On internal security, for instance, Modi said he asked Prime Minister Manmohan Singh why Maoist supporters are members of the Sonia Gandhi-headed National Advisory Council and Planning Commission. How can we deal with violence, he asked, if their leaders are getting support from the government? While making these leaders partners in the political process may help their eventual integration, there is no doubt that Modi’s message — the government is not serious about internal security — which he asked party members to echo across India, is likely to hit home.
Apart from a China circling India in particular and bad relations with all our neighbours in general, Modi delivered a kicker, saying when a small country like Maldives doesn’t listen to us, who will? While foreign policy is a hugely complex issue, with repercussions that go beyond economics, politics or even bilateral relationships with individual countries, the Maldives dig is sure to whet the appetite of jingoist voters.
In a somewhat linear argument, Modi took the issue of policy freeze that few beyond the policymaking space are aware of, all the way to rural India. Farmers, he said, don’t know what to grow, they don’t know if they will get the right prices because policies are changed in the middle of the night. And to whose advantage we come to know from Supreme Court. Again, when you slice and dice the messages for different electorates, rural India, where BJP is relatively weak, could identify with this message. Whether it will run with it or will the UPA’s job-guarantee scheme smother it, remains to be seen.
Then, there is the multifaceted issue of demographics — a young nation, he said, is a great opportunity. But the young need jobs. Of the 10 million jobs that the government promised, 80% are in NDA-governed states, Modi claimed (still to look at the statistics). If jobs don’t materialise, the demographic dividend could soon change to demographic curse. And addressing the urban voters, Modi simplified and pushed this message home: demographics means jobs, period. Else, all you see, he said, is the young getting together at Jantar Mantar in rage. If the government, he said, looks at the youth — 65% of them under 35 years — as a burden, how will it bring change? Sharp, strong, direct youth appeal.
Irrespective of whether Modi takes BJP to the victory mark of 272 Lok Sabha seats in May 2014 (or earlier), this articulation shows a creative aggression that India has not seen since the party’s bijli-sadak-pani (electricity-roads-water) campaign, two elections ago, in 2004. The country’s aspirations have moved beyond roti-kapda-makaan (food-clothes-housing), BJP said. While it captured the imagination of writers and analysts, the slogan couldn’t morph into votes. Today, the boundaries of bijli-sadak-pani are being pushed further, towards UID number, bank account and mobile phone. This is not the first time an electorate looks at the future — it has been an ongoing evolution.

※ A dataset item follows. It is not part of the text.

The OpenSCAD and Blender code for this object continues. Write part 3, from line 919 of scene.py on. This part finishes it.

Sloganeering as an art in independent India began with Indira Gandhi’s 1971 campaign, ‘garibi hatao’ (end poverty). That was a simple, relatable, touchable message that anyone could read. But as India grew out of the Congress fold, the next successful idea-led campaign came in 1989, when VP Singh translated the Bofor’s scam to something the average voter could identify with. When he tried to repeat that with the Mandalisation of the country, however, it backfired politically, even as OBCs got their entitlement.

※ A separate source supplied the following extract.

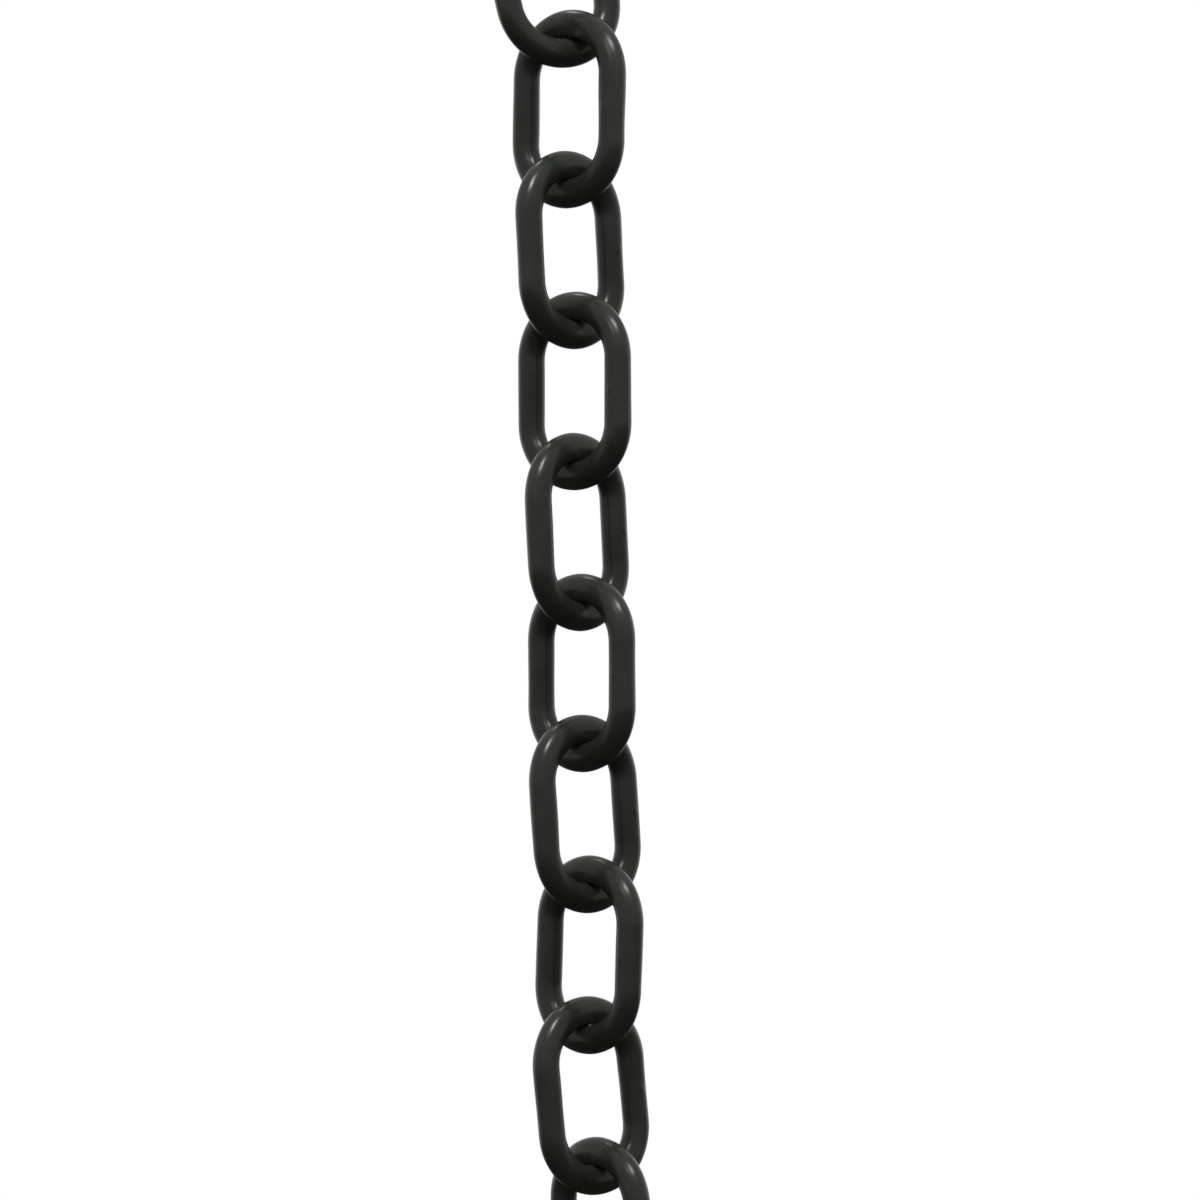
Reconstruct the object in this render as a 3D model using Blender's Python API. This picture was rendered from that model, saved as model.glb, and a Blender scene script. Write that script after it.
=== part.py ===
"""A length of moulded plastic chain, hanging straight down from its top link.

Every link is one closed oval loop of round rod, a little thicker where it bends round its
neighbour than along its two straight legs. Successive links sit a quarter turn apart. Lengths are in
metres, +Z is up, and the origin is the crown of the top link's eye, where a hook would bear.
"""

import math

import bpy
from mathutils import Matrix, Vector

# Driving dimensions of one link
LINK_LENGTH = 0.051
LINK_WIDTH = 0.0368
LEG_DIAMETER = 0.0069
BOW_DIAMETER = 0.0072
BOW_RISE = 0.0137
RUNNING_GAP = 0.0004

# How each link hangs, from the top one down, in degrees: how far it leans from plumb across the
# chain, and how far it is turned from square to its neighbours
HANG_DEG = (
    (10, -12),
    (-3.5, 2.5),
    (0, 2.5),
    (-2.5, 3),
    (0, 5.5),
    (-2.5, -1),
    (1, 1),
    (-4.5, -2),
    (2.5, -1),
    (0, -6),
)
QUARTER_TURN_DEG = 90

# Fineness of the tube
BOW_STEPS = 16
LEG_STEPS = 3
ROUND_RESOLUTION = 4

# Black moulded polyethylene
PLASTIC_COLOUR = (0.025, 0.026, 0.024, 1.0)
PLASTIC_ROUGHNESS = 0.4

# Worked out from the driving dimensions
HALF_SPAN = (LINK_LENGTH - BOW_DIAMETER) / 2
HALF_LEG = HALF_SPAN - BOW_RISE
HALF_GAUGE = (LINK_WIDTH - LEG_DIAMETER) / 2
CROWN_TO_PIVOT = BOW_DIAMETER / 2 + RUNNING_GAP
BOW_TO_PIVOT = BOW_DIAMETER + RUNNING_GAP
PITCH = 2 * HALF_SPAN - BOW_TO_PIVOT
LEAN_AXIS = Vector((1, -1, 0)).normalized()


def clear_scene():
    """Remove every object, so that the script can be run again."""
    for item in list(bpy.data.objects):
        bpy.data.objects.remove(item, do_unlink=True)


def make_plastic():
    """The one plastic that all the links are moulded in."""
    plastic = bpy.data.materials.new("black_polyethylene")
    plastic.use_nodes = True
    shader = plastic.node_tree.nodes["Principled BSDF"]
    shader.inputs["Base Color"].default_value = PLASTIC_COLOUR
    shader.inputs["Roughness"].default_value = PLASTIC_ROUGHNESS
    shader.inputs["Metallic"].default_value = 0.0
    return plastic


def half_loop(side):
    """One bow, then the leg that follows it, as (y, z, rod radius) about the middle of the link.

    side is 1 for the upper bow and the leg at -Y, and -1 for the lower bow and the leg at +Y.
    """
    points = []
    for step in range(BOW_STEPS + 1):
        angle = math.pi * step / BOW_STEPS
        thickening = (BOW_DIAMETER - LEG_DIAMETER) / 2 * math.sin(angle) ** 2
        y = side * HALF_GAUGE * math.cos(angle)
        z = side * (HALF_LEG + BOW_RISE * math.sin(angle))
        points.append((y, z, LEG_DIAMETER / 2 + thickening))
    for step in range(1, LEG_STEPS):
        z = side * HALF_LEG * (1 - 2 * step / LEG_STEPS)
        points.append((-side * HALF_GAUGE, z, LEG_DIAMETER / 2))
    return points


def make_link_curve(plastic):
    """The closed oval of rod, in the YZ plane.

    Its origin is on the rod of the link above, which the upper bow rests on.
    """
    loop = half_loop(1) + half_loop(-1)
    curve = bpy.data.curves.new("chain_link", "CURVE")
    curve.dimensions = "3D"
    curve.twist_mode = "MINIMUM"
    curve.bevel_depth = BOW_DIAMETER / 2
    curve.bevel_resolution = ROUND_RESOLUTION
    curve.render_resolution_u = 0
    spline = curve.splines.new("POLY")
    spline.points.add(len(loop) - 1)
    for point, (y, z, radius) in zip(spline.points, loop):
        point.co = (0, y, z - HALF_SPAN + BOW_TO_PIVOT, 1)
        point.radius = radius / curve.bevel_depth
    spline.use_cyclic_u = True
    spline.use_smooth = True
    curve.materials.append(plastic)
    return curve


def link_rotation(number):
    """How link number stands: a quarter turn on from the one above, and off true as it hangs."""
    lean, turn = HANG_DEG[number]
    turned = Matrix.Rotation(math.radians(QUARTER_TURN_DEG * number + turn), 3, "Z")
    return Matrix.Rotation(math.radians(lean), 3, LEAN_AXIS) @ turned


def make_chain():
    """Hang the links one below the other, each on the lower bow of the link above."""
    chain = bpy.data.collections.new("plastic_chain")
    bpy.context.scene.collection.children.link(chain)
    curve = make_link_curve(make_plastic())
    pivot = link_rotation(0) @ Vector((0, 0, -CROWN_TO_PIVOT))
    for number in range(len(HANG_DEG)):
        rotation = link_rotation(number)
        link = bpy.data.objects.new(f"link_{number + 1:02d}", curve)
        link.location = pivot
        link.rotation_euler = rotation.to_euler()
        chain.objects.link(link)
        pivot = pivot + rotation @ Vector((0, 0, -PITCH))


clear_scene()
make_chain()
bpy.context.view_layer.update()
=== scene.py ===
"""A hanging length of black moulded plastic chain, in a plain white studio.

Each CAD link is replaced by a finely shaped one that follows the same oval, with what moulding and
use leave on it: a seam along its middle, a gate mark, slightly uneven rod, and seats rubbed where
links bear on each other. Lengths are in metres.
"""

import math

import bpy
import numpy as np
from mathutils import Matrix, Vector


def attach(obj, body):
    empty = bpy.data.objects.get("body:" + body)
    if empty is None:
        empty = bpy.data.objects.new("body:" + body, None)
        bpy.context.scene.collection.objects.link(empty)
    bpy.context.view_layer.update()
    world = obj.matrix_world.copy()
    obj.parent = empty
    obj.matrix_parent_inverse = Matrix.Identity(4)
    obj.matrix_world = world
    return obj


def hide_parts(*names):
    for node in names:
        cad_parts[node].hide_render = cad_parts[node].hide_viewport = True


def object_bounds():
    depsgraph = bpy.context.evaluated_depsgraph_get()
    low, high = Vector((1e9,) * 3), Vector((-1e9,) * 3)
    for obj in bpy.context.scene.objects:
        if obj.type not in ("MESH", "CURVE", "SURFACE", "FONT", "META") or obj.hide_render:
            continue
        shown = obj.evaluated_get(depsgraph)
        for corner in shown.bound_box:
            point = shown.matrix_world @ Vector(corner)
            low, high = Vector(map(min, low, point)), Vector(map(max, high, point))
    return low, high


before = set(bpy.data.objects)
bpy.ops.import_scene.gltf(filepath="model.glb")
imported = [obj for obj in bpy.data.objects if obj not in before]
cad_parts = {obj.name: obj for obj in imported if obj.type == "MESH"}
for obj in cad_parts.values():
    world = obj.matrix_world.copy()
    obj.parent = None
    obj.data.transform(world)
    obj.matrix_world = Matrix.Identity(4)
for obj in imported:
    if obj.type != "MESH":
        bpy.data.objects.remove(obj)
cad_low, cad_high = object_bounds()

# A link's shape. Its other sizes are measured on the CAD link, where only the legs are within
# LEGS_ONLY of its length from its middle. SEAT_FILL is how far a seat stands further in than on the
# CAD link: over half the CAD's running gap, so that neighbours bear on each other.
BOW_RISE = 0.0137
SEAT_FILL = 0.000245
FILL_SHARPNESS = 2
SEAT_SHARPNESS = 8
LEGS_ONLY = 0.1

# What moulding leaves on the rod. Waves are counted round the loop. GATE_EDGE is the share of the
# gate mark's radius that slopes.
SEAM_HEIGHT = 0.000015
SEAM_HALF_WIDTH = 0.00012
UNEVENNESS = 0.00004
UNEVEN_WAVES = 5
LONGEST_WAVE = 2
GATE_RADIUS = 0.0009
GATE_HEIGHT = 0.00018
GATE_EDGE = 0.3

# Fineness of the mesh
BOW_STEPS = 56
LEG_STEPS = 22
SIDE_STEPS = 20
SEAM_OFFSETS = (-0.00034, -0.0002, -0.0001, 0.0, 0.0001, 0.0002, 0.00034)

# The plastic's colours and its range of roughness, which rises by RUBBED_DULLNESS where it is rubbed
PLASTIC_IOR = 1.5
DARK_PIGMENT = (0.0345, 0.0380, 0.0318, 1)
PALE_PIGMENT = (0.0480, 0.0528, 0.0450, 1)
RUBBED_COLOUR = (0.066, 0.072, 0.062, 1)
ROUGHNESS = (0.21, 0.28)
RUBBED_DULLNESS = 0.16

# Its noises, in cycles per metre, the spans of noise that are used, how much a scuff shows, and the
# depth of the bumps
CLOUD_SCALE = 140.0
SCUFF_SCALE = 900.0
SHEEN_SCALE = 320.0
PEEL_SCALE = 520.0
GRAIN_SCALE = 3800.0
NOISE_SPAN = (0.3, 0.7)
SCUFF_SPAN = (0.56, 0.74)
SCUFF_WEIGHT = 0.07
PEEL_DEPTH = 0.00003
GRAIN_DEPTH = 0.00001
BUMP_STRENGTH = 0.25

# The camera looks level at the chain, and stands a little askew
CAMERA_AZIMUTH = math.radians(45)
CAMERA_DISTANCE = 1.432
CAMERA_ROLL = math.radians(2.68)
CAMERA_REACH = (0.05, 50)
VIEW_HEIGHT = 0.3080
AIM_ACROSS = 0.0082
AIM_BELOW_EYE = 0.1801
SENSOR = 36.0

# The room's light falls from FRONT_LIGHT to GROUND_LIGHT over GROUND_SPAN, and a level band behind
# the chain adds WALL_LIGHT. Spans are parts of a unit direction: how far it points up for
# GROUND_SPAN, off level for WALL_BAND, and away from the camera for WALL_SPAN.
ROOM_COLOUR = (1, 1, 0.97, 1)
FRONT_LIGHT = 0.39
GROUND_LIGHT = 0.04
GROUND_SPAN = (-0.24, 0.08)
WALL_LIGHT = 0.65
WALL_SPAN = (0.1, 0.8)
WALL_BAND = (0.1, 0.45)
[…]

The next vote-capturing tool came from Modi’s mentor-turned-ill LK Advani’s rath yatra that invigorated a deadly form of Hindutva and climaxed with the demolition of Babri Masjid in Ayodhya on December 6, 1992, leaving a trail of 2,000 bodies behind. I found this idea as divisive as Singh’s Mandalisation. But what left me stupefied was its ironic appeal — it stood on religious identity that was able to plant and profit from the majority community of Hindus feeling marginalised. How can 80% of the people be politically marginal, I couldn’t understand and still can’t. But it worked.

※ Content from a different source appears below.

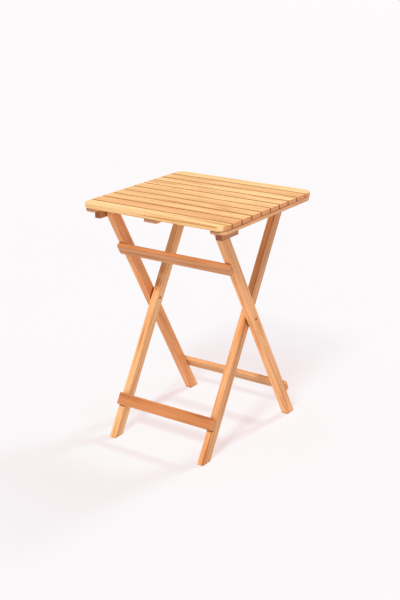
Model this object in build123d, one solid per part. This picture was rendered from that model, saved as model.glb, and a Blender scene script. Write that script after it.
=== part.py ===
from build123d import *
import math
import os

# Folding side table: a slatted top on two crossed leg frames that close like scissors.
# Millimetres and degrees. X runs along the slats, -Y is the front, +Z is up, and the
# origin is on the floor under the middle of the top. The table is modelled standing open.

# ---- Driving dimensions -------------------------------------------------------------

TOP_HEIGHT = 600.0            # floor to the upper face of the slats
TOP_LENGTH = 400.0            # along X, the length of every slat
CORNER_RADIUS = 22.0          # the four corners of the top, seen from above

SLAT_COUNT = 10
SLAT_WIDTH = 37.0
SLAT_GAP = 4.0
SLAT_THICKNESS = 12.0

BATTEN_WIDTH = 36.0
BATTEN_THICKNESS = 9.0
BATTEN_SETBACK = 4.0

LEG_TILT = 30.0               # each leg from the vertical, with the table open
LEG_WIDTH = 28.0              # across the leg, in the plane of the scissors
LEG_THICKNESS = 18.0          # along X
LEG_GAP = 2.8                 # between the crossed legs
BLOCK_GAP = 1.2               # between an outer leg and its pivot block
SCISSOR_Y = 3.5               # the crossing of the legs
SCISSOR_Z = 317.0

PIVOT_BLOCK_LENGTH = 69.0
PIVOT_BLOCK_THICKNESS = 17.0
PIVOT_BLOCK_HEIGHT = 20.0

RAIL_THICKNESS = 12.0
OUTER_UPPER_RAIL_WIDTH = 28.5
OUTER_LOWER_RAIL_WIDTH = 26.5
OUTER_UPPER_RAIL_AT = 188.5   # middle of each rail, along the leg from the scissor pivot
OUTER_LOWER_RAIL_AT = -280.0
INNER_RAIL_WIDTH = 30.0
INNER_LOWER_RAIL_AT = -273.5

RUNNING_CLEARANCE = 0.05      # radial, between a pin and the bore that turns on it
SIDE_CLEARANCE = 0.3          # between faces that slide past each other

PIN_DIAMETER = 5.0
HEAD_DIAMETER = 7.4
HEAD_THICKNESS = 2.6
HEAD_RECESS_DIAMETER = 8.0
HEAD_RECESS_DEPTH = 3.0
SOCKET_ACROSS_FLATS = 3.0
SOCKET_DEPTH = 1.6
WASHER_DIAMETER = 14.0

DOWEL_DIAMETER = 6.0
DOWEL_IN_RAIL = 8.0
DOWEL_IN_LEG = 12.0
DOWEL_SPACING = 14.0

WOOD_SCREW_DIAMETER = 3.5
WOOD_SCREW_HEAD = 7.0
SLAT_SCREW_LENGTH = 17.0
BLOCK_SCREW_LENGTH = 24.0
HEAD_SUNK = 0.4               # a wood screw's head lies this far inside the wood

TENON_DIAMETER = 12.0
TENON_LENGTH = 13.0

STOP_BLOCK_DEPTH = 24.0
STOP_BLOCK_HEIGHT = 18.0

SLAT_EASING = 1.0             # radii of the eased edges
BATTEN_EASING = 1.0
LEG_EASING = 1.8
FOOT_CHAMFER = 0.8
RAIL_EASING = 1.6

# ---- Derived places -----------------------------------------------------------------

SLAT_PITCH = SLAT_WIDTH + SLAT_GAP
TOP_DEPTH = SLAT_COUNT * SLAT_WIDTH + (SLAT_COUNT - 1) * SLAT_GAP
SLAT_UNDERSIDE = TOP_HEIGHT - SLAT_THICKNESS
BATTEN_UNDERSIDE = SLAT_UNDERSIDE - BATTEN_THICKNESS
SLAT_YS = [-TOP_DEPTH / 2 + SLAT_WIDTH / 2 + i * SLAT_PITCH for i in range(SLAT_COUNT)]
END_BATTEN_X = (TOP_LENGTH - BATTEN_WIDTH) / 2

# Plies along +X, from the middle of the table outwards. The left side mirrors them.
BLOCK_INNER_X = TOP_LENGTH / 2 - BATTEN_WIDTH
OUTER_LEG_OUT_X = BLOCK_INNER_X - BLOCK_GAP
OUTER_LEG_IN_X = OUTER_LEG_OUT_X - LEG_THICKNESS
INNER_LEG_OUT_X = OUTER_LEG_IN_X - LEG_GAP
INNER_LEG_IN_X = INNER_LEG_OUT_X - LEG_THICKNESS
OUTER_DOWEL_X = (OUTER_LEG_IN_X + OUTER_LEG_OUT_X) / 2
INNER_DOWEL_X = (INNER_LEG_IN_X + INNER_LEG_OUT_X) / 2

# Faces of the pins' heads and nuts, sunk in the legs, and the ends of the pins.
HEAD_DEPTH = HEAD_RECESS_DEPTH - HEAD_THICKNESS
SCISSOR_HEAD_FACE_X = OUTER_LEG_OUT_X - HEAD_DEPTH
NUT_FACE_X = INNER_LEG_IN_X + HEAD_DEPTH - SIDE_CLEARANCE
BOLT_END_X = NUT_FACE_X + 0.6
TOP_PIN_HEAD_FACE_X = OUTER_LEG_IN_X + HEAD_DEPTH - SIDE_CLEARANCE
TOP_PIN_END_X = BLOCK_INNER_X + PIVOT_BLOCK_THICKNESS - 3.5

# The top hinge is as far from the scissor pivot as the inner frame's top bar is, so that
# the top stays square to the line halfway between the two frames while they close.
HINGE_Z = BATTEN_UNDERSIDE - PIVOT_BLOCK_HEIGHT / 2
LEG_ABOVE_PIVOT = (HINGE_Z - SCISSOR_Z) / math.cos(math.radians(LEG_TILT))
HINGE_Y = SCISSOR_Y - LEG_ABOVE_PIVOT * math.sin(math.radians(LEG_TILT))
BAR_Y = SCISSOR_Y + LEG_ABOVE_PIVOT * math.sin(math.radians(LEG_TILT))
BAR_RADIUS = BATTEN_UNDERSIDE - HINGE_Z - SIDE_CLEARANCE
STOP_FRONT_Y = BAR_Y + BAR_RADIUS + SIDE_CLEARANCE

SIDES = {"left": -1, "right": 1}


def leg_frame(lean):
    """Frame at the scissor pivot: local Z runs up the leg, local Y is the leg's back side."""
    tilt = math.radians(LEG_TILT)
    up_the_leg = (0, lean * math.sin(tilt), math.cos(tilt))
    return Plane(origin=(0, SCISSOR_Y, SCISSOR_Z), x_dir=(1, 0, 0), z_dir=up_the_leg).location


OUTER_FRAME = leg_frame(-1)   # from the front of the top down to the back foot
INNER_FRAME = leg_frame(+1)   # from the back of the top down to the front foot


# ---- Shared shapes ------------------------------------------------------------------

def box_between(x, y, z):
    """A box given by its (low, high) pair along each axis."""
    size = [high - low for low, high in (x, y, z)]
    middle = [(high + low) / 2 for low, high in (x, y, z)]
    return Pos(*middle) * Box(*size)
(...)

Even though the taint of Godhra riots in 2002 that left 790 Muslims and 254 Hindus dead sticks with him, it is heartening to see Modi steer clear of Ayodhya, ushering in the new era, a new aspiration of harmony, the shedding of religious identity as an electoral plank. As a people, we have left Advani’s mandir and Singh’s Mandal behind, though Indira’s poverty continues to remain an issue for the bottom 850 million people who live on less than $2 a day, a measure that means different things for different countries.
Modi’s themes for 2014 — governance, trust, women, economic growth, pride — are forward-looking, on which issues like internal security, foreign policy and demographics ride. Over the next 10 months, or earlier, it would be interesting to see how voters respond to these ideas.